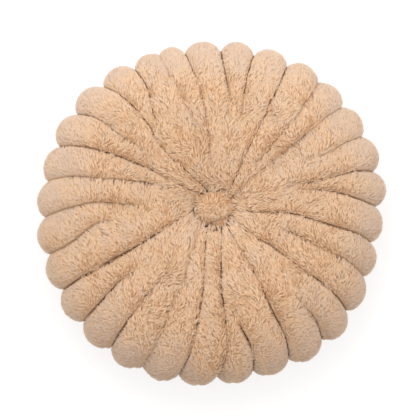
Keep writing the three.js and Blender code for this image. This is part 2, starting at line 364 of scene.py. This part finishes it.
cover.data.vertices.foreach_set("co", (knit * MM).astype(np.float32).ravel())
cover.data.update()


def linear(colour):
    """The linear numbers of an sRGB hex colour."""
    parts = [int(colour[n:n + 2], 16) / 255 for n in (1, 3, 5)]
    return [*(p / 12.92 if p <= 0.04045 else ((p + 0.055) / 1.055) ** 2.4 for p in parts), 1]


def add(tree, kind, links=None, **settings):
    """A new node with its settings, and links from other nodes' outputs to its inputs."""
    node = tree.nodes.new(kind)
    for name, value in settings.items():
        if name in node.inputs:
            node.inputs[name].default_value = value
        else:
            setattr(node, name, value)
    for name, source in (links or {}).items():
        tree.links.new(source, node.inputs[name])
    return node


def new_material(name):
    """An empty material and its shader, which the caller fills in."""
    material = bpy.data.materials.new(name)
    material.use_nodes = True
    return material, material.node_tree, material.node_tree.nodes["Principled BSDF"]


# Polyester knit, the backing that plush is made on: matt, and darker than the pile because little
# light reaches it between the tufts.
STITCH_SPACING = 0.0012  # metres
knit_backing, tree, shader = new_material("polyester_knit_backing")
coordinates = add(tree, "ShaderNodeTexCoord")
stitches = add(
    tree, "ShaderNodeTexVoronoi", {"Vector": coordinates.outputs["Object"]}, Scale=1 / STITCH_SPACING,
)
shade = add(tree, "ShaderNodeValToRGB", {"Fac": stitches.outputs["Distance"]})
shade.color_ramp.elements[0].color = linear("#DDBB99")
shade.color_ramp.elements[1].color = linear("#D0A985")
# Along the seams the knit is painted dark brown, partly for the stitching thread and partly as painted
# shade deep in the grooves.
sewn_there = add(tree, "ShaderNodeAttribute", attribute_name="sewn")
thread_and_seam_shade = add(tree, "ShaderNodeMix", {"Factor": sewn_there.outputs["Fac"]}, data_type="RGBA")
tree.links.new(shade.outputs["Color"], thread_and_seam_shade.inputs[6])
thread_and_seam_shade.inputs[7].default_value = linear("#6E4A30")
tree.links.new(thread_and_seam_shade.outputs[2], shader.inputs["Base Color"])
shader.inputs["Roughness"].default_value = 0.95
shader.inputs["Specular IOR Level"].default_value = 0.1
cover.data.materials.append(knit_backing)
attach(cover, "root")
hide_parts("cushion_cover")


# The cover's pile
# Long soft polyester pile stands on the knit in small curved tufts. It lies smoother over the rim,
# where hands hold the cushion, and tousled further in, and it parts along every seam.
LOCK_FLATNESS = 0.45  # a tuft's height as a share of its width
LOCK_SPREAD = 1.15  # brings the corners of its three-sided section out to its full width


def lock_shape(*outline):
    """One tuft to copy: a closed spindle with three sides, spun from its outline about x, which runs
    from the root to the tip. y runs across and z up. The outline's points are shares of the tuft's
    length and of half its width."""
    shape = bmesh.new()
    chain = [shape.verts.new((along, 0, half)) for along, half in outline]
    for a, b in zip(chain, chain[1:]):
        shape.edges.new((a, b))
    bmesh.ops.spin(
        shape, geom=shape.verts[:] + shape.edges[:], cent=(0, 0, 0), axis=(1, 0, 0),
        angle=2 * math.pi, steps=3, use_merge=True,
    )
    bmesh.ops.remove_doubles(shape, verts=shape.verts[:], dist=1e-4)
    bmesh.ops.recalc_face_normals(shape, faces=shape.faces[:])
    bmesh.ops.triangulate(shape, faces=shape.faces[:])
    section = Matrix.Diagonal((1, LOCK_SPREAD, LOCK_FLATNESS))
    bmesh.ops.transform(shape, matrix=section, verts=shape.verts[:])
    shape.verts.index_update()
    points = np.array([v.co for v in shape.verts])
    triangles = np.array([[v.index for v in f.verts] for f in shape.faces])
    shape.free()
    return points, triangles


LOCK = lock_shape((0, 0), (0.4, 1), (1, 0))


def corners_of(piece):
    places = np.empty(len(piece.data.vertices) * 3, np.float32)
    piece.data.vertices.foreach_get("co", places)
    return places.reshape(-1, 3).astype(float)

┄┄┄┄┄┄

> [Exercise details]: Give the lines again, exactly as they stand, from the beginning of the data through the line with "cover.data.update()".

> [Task response]:
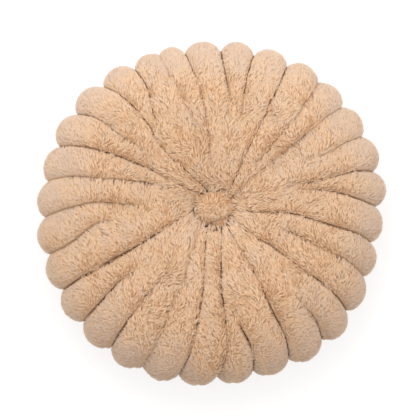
Keep writing the three.js and Blender code for this image. This is part 2, starting at line 364 of scene.py. This part finishes it.
cover.data.vertices.foreach_set("co", (knit * MM).astype(np.float32).ravel())
cover.data.update()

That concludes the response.